While Saudi Arabia has been criticized by some
for its own climate change record, data released by the International Energy
Agency in December showed that the Kingdom lowered its emissions in 2018 by
15 million tons of carbon dioxide (or by 2.7 percent).
That is the fourth-fastest fall in emissions
among G20 countries, behind Mexico, Germany and France. This is potentially
important as it is Saudi Arabia’s first significant policy-induced reduction
in carbon emissions.
The reason why it is so important to act in
the 2020 window of opportunity that now exists is the high risk that under
current emissions trajectories and Paris pledges, global warming will exceed
1.5 degrees Celsius above pre-industrial levels, the level beyond which
threatens runaway climate change.
The roadmap for moving forward in 2020 is
clear. Firstly, the implementation of the Paris deal will be most effective through national laws, where politically feasible. Country commitments put forward in 2015 will be most credible and durable if backed up by legislation.

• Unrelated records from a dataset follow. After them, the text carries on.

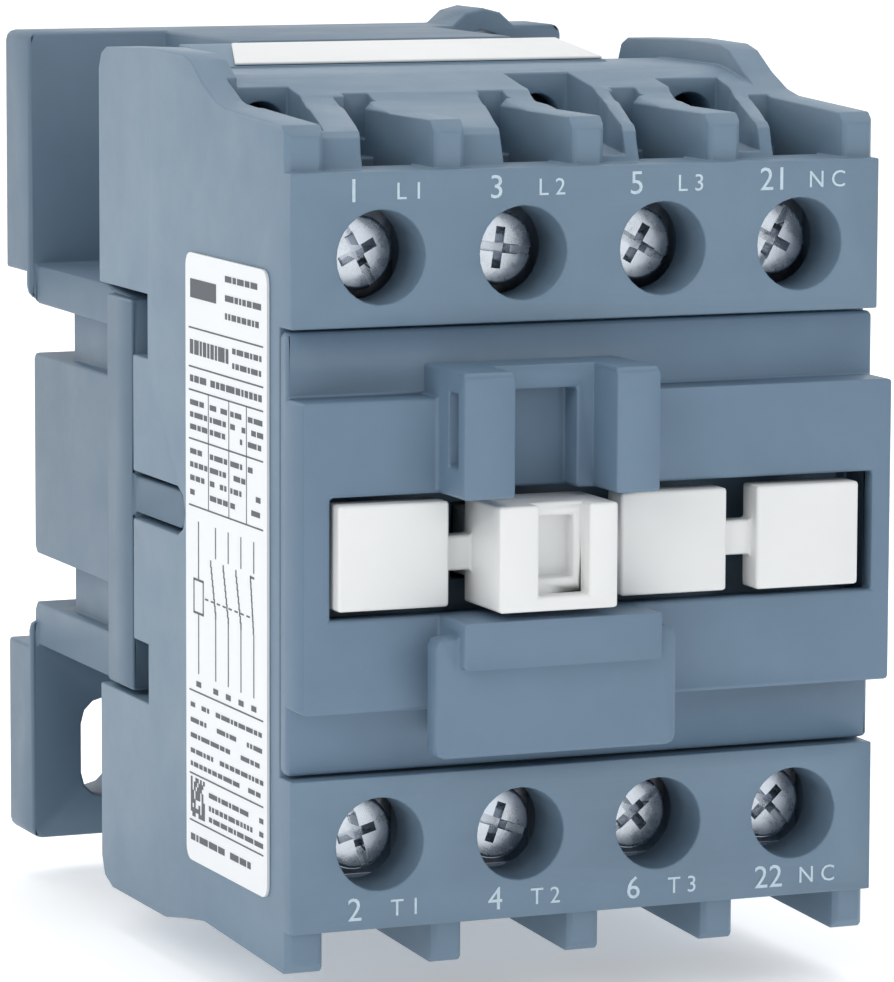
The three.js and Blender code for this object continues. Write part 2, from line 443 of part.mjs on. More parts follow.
// ---- rail latch ------------------------------------------------------------------------
{
  let l = box(-5.9, 5.9, 1.4, 5.5, -38.6, -18.6);
  l = l.add(box(-7.9, 7.9, 1.4, 3.2, -36.9, -18.6));
  l = l.add(prismX([[1.4, -19], [1.4, -16.5], [2.0, -16.1], [3.6, -17.4], [5.0, -19]].reverse(), -5.9, 5.9));
  l = l.add(box(-4.6, 4.6, 1.4, 5.5, -41.4, -38));
  l = l.subtract(box(-2.9, 2.9, 0, 9, -34.7, -24.2));
  l = l.subtract(box(-2.9, 2.9, 3.6, 9, -40.2, -39.2));
  add('rail_latch', l, DARK, 0.6);
  const g = spring(1.7, 0.45, 7.2, 5, 9);
  g.translate(0, 3.2, -32.0);
  add('latch_spring', g, STEEL, 0.35, 0.9);
}

export default group;
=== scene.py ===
import bpy, bmesh, math, random
from mathutils import Vector, Matrix


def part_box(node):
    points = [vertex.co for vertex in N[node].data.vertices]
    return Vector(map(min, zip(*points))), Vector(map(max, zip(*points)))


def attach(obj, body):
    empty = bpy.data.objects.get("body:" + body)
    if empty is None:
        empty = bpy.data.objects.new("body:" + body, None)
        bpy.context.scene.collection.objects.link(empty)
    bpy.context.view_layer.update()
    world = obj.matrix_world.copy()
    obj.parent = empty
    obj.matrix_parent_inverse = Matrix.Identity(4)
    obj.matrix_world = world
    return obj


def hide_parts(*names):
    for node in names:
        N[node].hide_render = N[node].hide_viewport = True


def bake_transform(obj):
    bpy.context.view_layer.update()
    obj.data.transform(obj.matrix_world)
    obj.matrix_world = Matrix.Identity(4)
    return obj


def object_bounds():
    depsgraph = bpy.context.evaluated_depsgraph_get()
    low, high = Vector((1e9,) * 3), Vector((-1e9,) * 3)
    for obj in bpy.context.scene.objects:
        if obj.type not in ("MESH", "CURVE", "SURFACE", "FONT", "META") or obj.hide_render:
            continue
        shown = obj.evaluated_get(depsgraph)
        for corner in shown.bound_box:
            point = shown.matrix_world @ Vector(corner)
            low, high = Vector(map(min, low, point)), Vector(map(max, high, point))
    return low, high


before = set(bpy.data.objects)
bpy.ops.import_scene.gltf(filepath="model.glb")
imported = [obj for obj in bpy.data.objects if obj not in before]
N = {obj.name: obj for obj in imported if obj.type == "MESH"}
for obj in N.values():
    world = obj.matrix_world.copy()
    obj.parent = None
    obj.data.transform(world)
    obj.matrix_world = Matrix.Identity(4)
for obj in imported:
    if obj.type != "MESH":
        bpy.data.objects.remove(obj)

cad_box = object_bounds()
MM = 0.001
RNG = random.Random(41)
scene = bpy.context.scene
scene.view_settings.view_transform = "Standard"
scene.view_settings.look = "None"


# ---------------------------------------------------------------- camera
def make_camera():
    az, el, roll = (math.radians(v) for v in (-22.633, 7.522, 0.22))
    back = Vector((math.sin(az) * math.cos(el), -math.cos(az) * math.cos(el), math.sin(el)))
    fwd = -back
    right = fwd.cross(Vector((0, 0, 1))).normalized()
    up = right.cross(fwd)
    c, s = math.cos(roll), math.sin(roll)
    down = -up
    r0 = right * c - down * s
    r1 = right * s + down * c
    cam = bpy.data.cameras.new("camera")
    cam.lens, cam.sensor_width, cam.sensor_fit = 207.07, 36.0, "AUTO"
    cam.clip_start, cam.clip_end = 0.01, 20
    ob = bpy.data.objects.new("camera", cam)
    m = Matrix((r0, -r1, -fwd)).transposed().to_4x4()
    m.translation = Vector((-0.20033, -0.51960, 0.06911))
    ob.matrix_world = m
    scene.collection.objects.link(ob)
    scene.camera = ob


make_camera()


# ---------------------------------------------------------------- node material helpers
def srgb(r, g, b):
    def f(v):
        v /= 255.0
        return v / 12.92 if v <= 0.04045 else ((v + 0.055) / 1.055) ** 2.4
    return (f(r), f(g), f(b), 1.0)


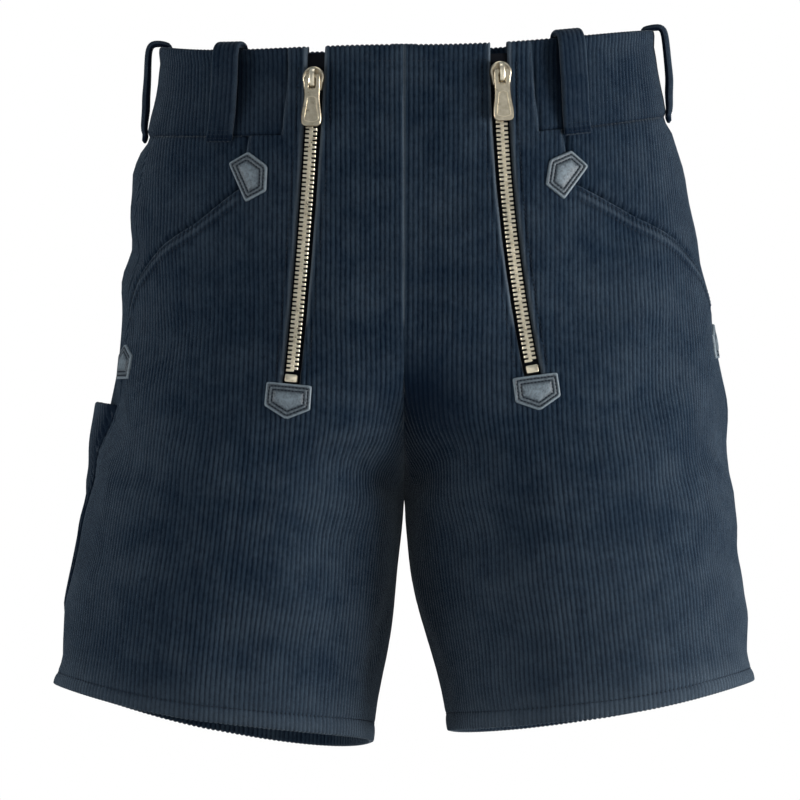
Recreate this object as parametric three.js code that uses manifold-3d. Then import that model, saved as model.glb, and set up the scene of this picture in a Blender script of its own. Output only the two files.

In the US, part of the reason Trump could
unravel Paris ratification so relatively straightforwardly is that it was
politically impossible to get the treaty approved in Congress. Former
President Barack Obama therefore embedded the agreement through executive
order, before Trump set his own executive actions reversing his predecessor’s
order.
While the pledges made for Paris are not yet
enough, the treaty has crucially put in place the domestic legal frameworks
that are crucial building blocks to measure, report, verify and manage
greenhouse gas emissions.
Specifically, countries are required under the
agreement to report on emissions and their progress in reaching the goals in their national plans submitted to the UN, and update them every five years,
including in Glasgow. In the future, these frameworks must be replicated in
even more countries, and progressively ratcheted up.